Essas parcerias podem se concretizar quando precedidas de chamamento público para manifestação de interesse em assumir determinado serviço, com a possibilidade de exploração da marca do patrocinador (vencedor do chamamento). Não se trata de mera doação, que poderia suscitar questionamentos quanto a impessoalidade, mas de um procedimento similar à licitação.

As poucas parcerias que foram firmadas em Ribeirão Preto para revitalização de parques dependeram de provocação da iniciativa privada, porque a imobilidade do Executivo em face dessa boa prática chama a atenção. Aliás, as normas criadas pelo Governo Municipal para possibilitar o auxílio do particular à cidade são desestimulantes. Algo como dizer “o Município pode fazer o favor de permitir que você faça uma doação ou adote uma praça ou um parque”. Aí não há como se sustentar o “fazer mais com menos”. 

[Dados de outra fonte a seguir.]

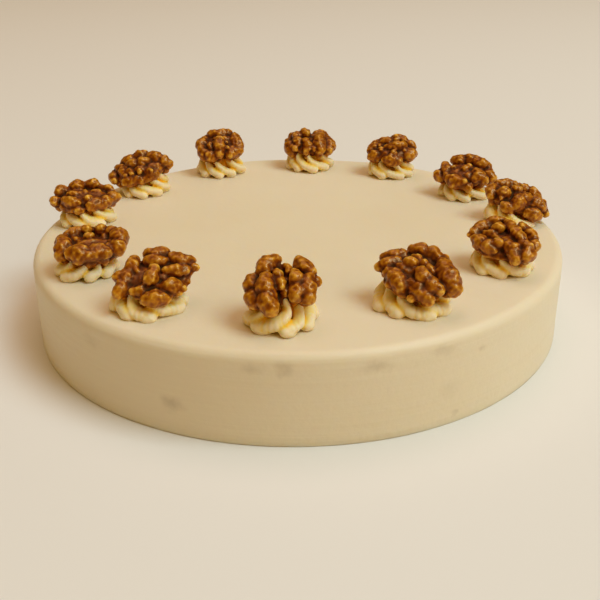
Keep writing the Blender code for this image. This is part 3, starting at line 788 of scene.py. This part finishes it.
def make_thin_spot():
    """A soft irregular patch round one place, 1 in its middle and 0 outside."""
    group, entry, leave = new_group(
        "thin_spot",
        {"Centre": "NodeSocketVector", "Width": "NodeSocketFloat", "Height": "NodeSocketFloat"}, "Mask",
    )
    vector = "ShaderNodeVectorMath"
    place = object_place(group)
    ragged = add_node(group, "ShaderNodeTexNoise", {"Vector": place, "Scale": RAGGED_SCALE, "Detail": 2.0})
    shifted = add_node(
        group, vector, {0: ragged.outputs["Color"], 1: [RAGGED_EDGE] * 3, 2: place},
        operation="MULTIPLY_ADD",
    )
    evened = add_node(
        group, vector, {0: shifted.outputs["Vector"], 1: [RAGGED_EDGE / 2] * 3}, operation="SUBTRACT",
    )
    away = add_node(
        group, vector, {0: evened.outputs["Vector"], 1: entry.outputs["Centre"]}, operation="SUBTRACT",
    )
    width = entry.outputs["Width"]
    sizes = add_node(
        group, "ShaderNodeCombineXYZ", {"X": width, "Y": width, "Z": entry.outputs["Height"]},
    )
    shares = add_node(
        group, vector, {0: away.outputs["Vector"], 1: sizes.outputs["Vector"]}, operation="DIVIDE",
    )
    distance = add_node(group, vector, {0: shares.outputs["Vector"]}, operation="LENGTH")
    fade = add_node(
        group, "ShaderNodeMapRange", {"Value": distance.outputs["Value"], "To Min": 1.0, "To Max": 0.0},
        interpolation_type="SMOOTHSTEP",
    )
    group.links.new(fade.outputs["Result"], leave.inputs["Mask"])
    return group


# ---------------------------------------------------------------- finishes

def add_thin_spots(tree, colour):
    """Lets crumb show through the colour of the frosting at each thin spot."""
    group = make_thin_spot()
    for bearing, height, width, tall, strength in THIN_SPOTS:
        bearing = math.radians(bearing)
        centre = (CAKE_RADIUS * math.cos(bearing), CAKE_RADIUS * math.sin(bearing), height * MM)
        spot = add_node(
            tree, "ShaderNodeGroup", node_tree=group,
            inputs={"Centre": centre, "Width": width * MM, "Height": tall * MM},
        )
        share = add_range(tree, spot.outputs["Mask"], 0, 1, 0, strength)
        colour = add_mix(tree, share, colour, CRUMB_COLOUR)
    return colour


def add_lines(tree):
    """Level lines left round the side by the scraper: noise that changes fast with height only."""
    stretch = add_node(tree, "ShaderNodeMapping", {"Vector": object_place(tree), "Scale": LINE_SCALE})
    return add_node(tree, "ShaderNodeTexNoise", {
        "Vector": stretch.outputs["Vector"], "Scale": 1.0, "Detail": 3.0,
    }).outputs["Fac"]


def make_frosting(tone_group):
    """Smooth off-white cream: scraper lines round the side, and crumb showing through where it is thin."""
    material, tree, shader = new_material("spread_frosting", FROSTING_FINISH)
    tone = add_tone(tree, tone_group, 14.0, 1.6)
    colour = add_thin_spots(tree, add_mix(tree, tone, FROSTING_DARK, FROSTING_LIGHT))
    lines = add_lines(tree)
    line_share = add_range(tree, lines, 0.35, 0.65, 0, LINE_STRENGTH)
    colour = add_mix(tree, line_share, colour, LINE_COLOUR)
    tree.links.new(colour, shader.inputs["Base Color"])
    grain = add_bump(tree, shader, add_tone(tree, tone_group, 420.0, 1.0), GRAIN_DEPTH)
    add_bump(tree, shader, lines, LINE_DEPTH, grain)
    return material


def add_depth(tree, hollows, hollow_share, clefts, cleft_share):
    """From 0 in the clefts to 1 on the crests, out of the narrow and the broad hollows."""
    near = add_range(tree, add_attribute(tree, "hollow"), *hollows)
    far = add_range(tree, add_attribute(tree, "cleft"), *clefts)
    return add_sum(tree, near, hollow_share, far, cleft_share)


def make_cream(tone_group):
    """Soft piped cream, made yellower in its grooves by painted shade, and under the glazed kernel by
    painted shade and painted bounce light.
    """
    material, tree, shader = new_material("piped_cream", CREAM_FINISH)
    crest = add_depth(tree, CREAM_HOLLOWS, 0.4, CREAM_CLEFTS, 0.6)
    # Painted shade and bounce light from the kernel: the higher the cream lies, the yellower
    height = add_node(tree, "ShaderNodeSeparateXYZ", {"Vector": object_place(tree)}).outputs["Z"]
    high = add_range(tree, height, CAKE_HEIGHT + CREAM_SHADE[0], CAKE_HEIGHT + CREAM_SHADE[1])
    depth = add_sum(tree, crest, 1.0, high, -CREAM_SHADE_STRENGTH)
    # The ramp paints shade: amber yellow in the grooves and under the kernel, the cream's own colour on the
    # crests
    tree.links.new(add_ramp(tree, depth, CREAM_COLOURS_WITH_PAINTED_SHADE), shader.inputs["Base Color"])
    add_bump(tree, shader, add_tone(tree, tone_group, 600.0, 1.0), GRAIN_DEPTH)
    return material


def make_glaze(tone_group):
    """Amber glaze over walnut: painted light makes the crests gold, the flanks keep a brown, and painted
    shade makes the clefts almost black red.
    """
    material, tree, shader = new_material("glazed_walnut", GLAZE_FINISH)
    depth = add_depth(tree, GLAZE_HOLLOWS, 0.55, GLAZE_CLEFTS, 0.45)
    # Colour with painted shade darkening the clefts and painted light turning the crests gold; the mottle
    # is the kernel's own uneven tone
    skin = add_ramp(tree, depth, GLAZE_COLOURS_WITH_PAINTED_SHADE_AND_LIGHT)
    mottle = add_mix(tree, add_tone(tree, tone_group, 420.0, 2.2), GLAZE_DARK, GLAZE_LIGHT)
    tree.links.new(add_mix(tree, 1.0, skin, mottle, "MULTIPLY"), shader.inputs["Base Color"])
    tree.links.new(add_range(tree, depth, 0.20, 0.50, 0.80, 0.30), shader.inputs["Roughness"])
    tree.links.new(add_range(tree, depth, 0.40, 0.85, 0.0, 0.25), shader.inputs["Coat Weight"])
    add_bump(tree, shader, add_tone(tree, tone_group, 900.0, 1.0), GRAIN_DEPTH)
    return material


# ---------------------------------------------------------------- stage

def make_floor():
    deselect_all()
    bpy.ops.mesh.primitive_plane_add(size=FLOOR_SIZE)
    floor = bpy.context.object
    floor.name = "floor"
    material, _, _ = new_material("pale_floor", FLOOR_FINISH)
    floor.data.materials.append(material)


def add_softbox(name, bearing, height, distance, size, watts, colour):
    """A square of soft light aimed at the cake, placed by its bearing and its angle above the table."""
    light = bpy.data.lights.new(name, "AREA")
    light.size = size
    light.energy = watts
    light.color = colour
    holder = bpy.data.objects.new(name, light)
    bpy.context.scene.collection.objects.link(holder)
    bearing = math.radians(bearing)
    height = math.radians(height)
    place = distance * Vector((
        math.cos(height) * math.cos(bearing), math.cos(height) * math.sin(bearing), math.sin(height),
    ))
    holder.location = place
    holder.rotation_euler = (-place).to_track_quat("-Z", "Y").to_euler()


def make_lights():
    """Warm light all round behind a pale wall, and three soft lights."""
    world = bpy.data.worlds.new("soft_room")
    bpy.context.scene.world = world
    world.use_nodes = True
    tree = world.node_tree
    glow = tree.nodes["Background"]
    set_input(tree, glow.inputs["Color"], GLOW_COLOUR)
    set_input(tree, glow.inputs["Strength"], GLOW_STRENGTH)
    wall = add_node(tree, "ShaderNodeBackground", {"Color": WALL_COLOUR})
    ray = add_node(tree, "ShaderNodeLightPath")
    either = add_node(tree, "ShaderNodeMixShader", {
        0: ray.outputs["Is Camera Ray"], 1: glow.outputs["Background"], 2: wall.outputs["Background"],
    })
    tree.links.new(either.outputs["Shader"], tree.nodes["World Output"].inputs["Surface"])
    for name, settings in SOFTBOXES.items():
        add_softbox(name, *settings)


def make_camera():
    camera = bpy.data.cameras.new("camera")
    camera.sensor_width = CAMERA_SENSOR
    camera.lens = CAMERA_LENS
    holder = bpy.data.objects.new("camera", camera)
    bpy.context.scene.collection.objects.link(holder)
    holder.matrix_world = (
        Matrix.Translation(CAMERA_PLACE)
        @ Matrix.Rotation(-math.radians(CAMERA_RIGHT), 4, "Z")
        @ Matrix.Rotation(math.radians(90 - CAMERA_DOWN), 4, "X")
        @ Matrix.Rotation(math.radians(CAMERA_TILT), 4, "Z")
    )
    bpy.context.scene.camera = holder


def main():
    tone = make_uneven_tone()
    frosting = make_frosting(tone)
    cream = make_cream(tone)
    glaze = make_glaze(tone)
    make_cake(frosting)
    for hour in HOURS:
        make_swirl(hour, cream)
        make_kernel(hour, glaze)
    make_floor()
    make_lights()
    make_camera()
    bpy.context.scene.view_settings.view_transform = "Standard"


main()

O correto seria a provocação ao particular, principalmente com a abertura de chamamentos. Afinal, quem necessita é que deve correr atrás de ajuda. Questão de sabedoria e humildade.

O avesso do fazer mais com menos não fica por ai. Falo de outra situação pontual: gastar 7,9 milhões de reais com propaganda oficial num momento de vacas magras, com a justificativa de que se trata de uma obrigação legal, não parece razoável. O princípio constitucional da transparência não impõe a nenhum governo propagar suas obras em horário nobre de televisão. De se anotar que a cidade possui um diário oficial que contem os atos da gestão e está disponível a qualquer pessoa no sítio da Prefeitura na internet. A verba poderia ser mais bem utilizada.

Então, fazer mais com menos é possível sim, mas para isso é imprescindível que as chamadas “boas práticas” saiam dos discursos e dos temas de seminários, avançando para os atos de gestão.